Race contre nation
par
Georges BERNANOS
La guerre actuelle m’apparaît de plus en plus comme une guerre des races contre les nations.
Je ne méprise nullement l’idée de race, je me garderais plus encore de la nier. Le tort du racisme n’est pas d’affirmer l’inégalité des races, aussi évidente que celle des individus, c’est de donner à cette inégalité un caractère absolu, de lui subordonner la morale elle-même, au point de prétendre opposer celle des maîtres à celle des esclaves. S’il existe une morale des maîtres, elle ne saurait se distinguer de l’autre que par l’étendue et la sévérité de ses exigences, mais l’esprit public est tombé si bas, même chez les chrétiens, que le mot de maître évoque instantanément l’idée de sujétion, non de protection. « Il n’y a pas de privilèges, il n’y a que des services », tel était jadis le principe fondamental de l’ancien droit monarchique français. Mais il ne peut être compris que par une nation de vieille race, de race seigneuriale, pour qui la marque la plus évidente d’une basse origine est d’être naturellement tenté de se servir des faibles au lieu de les servir. Lorsqu’on parle de la tradition libérale ou démocratique de mon pays, on oublie qu’elle exprime, souvent sans le savoir, une conception aristocratique de la vie. Car elle n’a nullement le sens ni l’esprit d’une simple revanche des opprimés contre les oppresseurs, elle traduit en un vocabulaire malheureusement mis à la portée du premier venu, d’un public inculte – du monde moderne en un mot – le sentiment à la fois chrétien et chevaleresque que la véritable égalité ne peut naître que dans une société assez ancienne pour que l’étroite solidarité des obligations librement consenties fasse tour à tour, de chacun de ses membres, des serviteurs conscients de leurs droits et des maîtres conscients de leurs devoirs. Mais qui se soucie aujourd’hui de l’expérience accumulée au cours des siècles par un peuple aussi sage et aussi humain que le nôtre ? Les politiciens répètent à tort et à travers le mot de démocratie et le public docile croit fermement que ce mot signifie la même chose pour un paysan de l’Île de France ou pour un mineur de Californie. Ce qui importe à l’homme, ce n’est pas d’avoir des droits mais la fierté nécessaire pour en porter la charge avec naturel et dignité, car ils pèsent plus lourds que les devoirs.
La notion de race a un immense avantage pour les nations subalternes ou décadentes qui trouvent en elle un remède grossier mais efficace au sentiment d’infériorité qui les ronge. La supériorité d’une race ne se mesure pas, en effet, aux services rendus, elle est indépendante du jugement motivé de l’histoire.

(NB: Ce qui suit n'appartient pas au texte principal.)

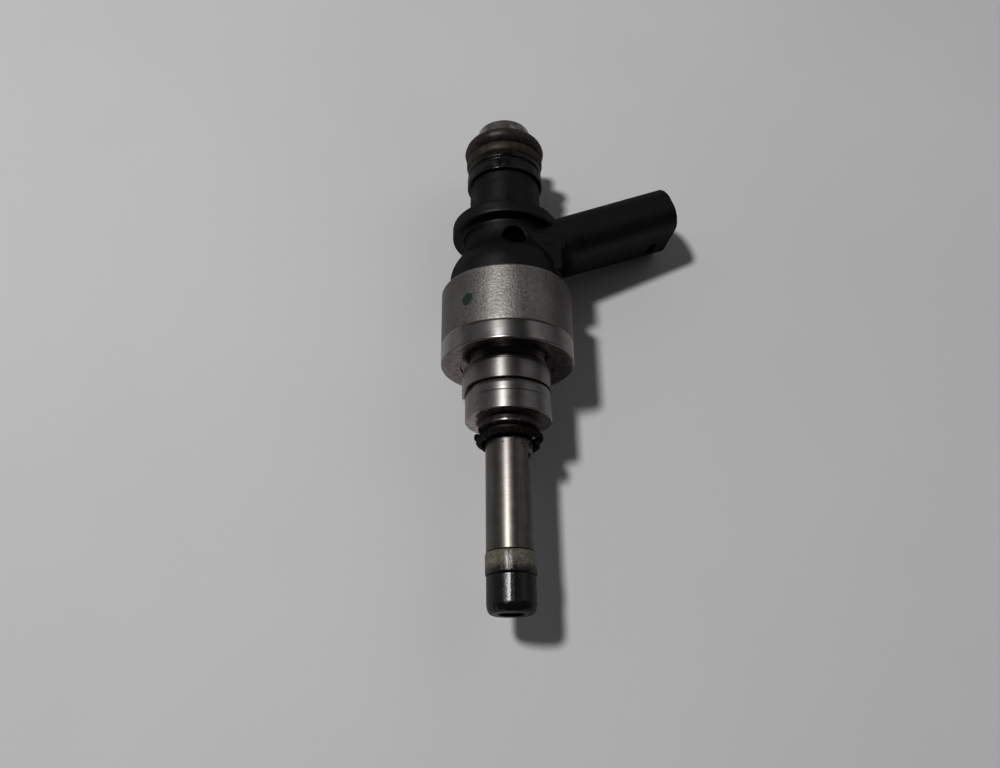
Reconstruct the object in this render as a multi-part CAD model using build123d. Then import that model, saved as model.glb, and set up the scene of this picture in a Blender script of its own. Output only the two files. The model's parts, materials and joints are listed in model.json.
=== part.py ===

Pour l’établir, il suffit de prouver qu’elle s’est conservée intacte, fût-ce dans la médiocrité, qu’importe ? Eût-elle vécu des siècles sous la plus humiliante sujétion, on se contentera de dire qu’elle a été opprimée injustement, que des peuples artificieux, qui ne la valaient pas, ont abusé de sa robuste simplicité, de sa vigoureuse innocence, comme Ulysse fit de Polyphème ou Dalila de Samson. Car les mystiques de la race ont toujours marqué un grand dédain pour l’Esprit. La mystique complémentaire de la mystique de la Race est celle de l’Instinct.
L’Europe a été jadis un immense réservoir de races. Les races se sont peu à peu rapprochées les unes des autres selon leurs affinités naturelles, mais la Nation proprement dite, la Nation historique, est une magnifique réussite du génie humain. J’ignore absolument, et on ignorera toujours, la valeur propre, absolue des diverses races dont la collaboration harmonieuse a fini par réaliser ce miracle d’enthousiasme et de raison qui fut la France du XVIIe Siècle, mais il n’importe pas plus de discuter sur les mérites réciproques du Breton, du Picard, du Flamand, de l’Auvergnat, du Normand, du Provençal ou du Gascon, que de la part exacte qui revient à chacun des ancêtres de Ronsard, de Corneille ou de Victor Hugo dans l’œuvre de ces grands poètes. L’esprit de la Nation n’a pas supprimé le génie de la France, il l’a seulement absorbé.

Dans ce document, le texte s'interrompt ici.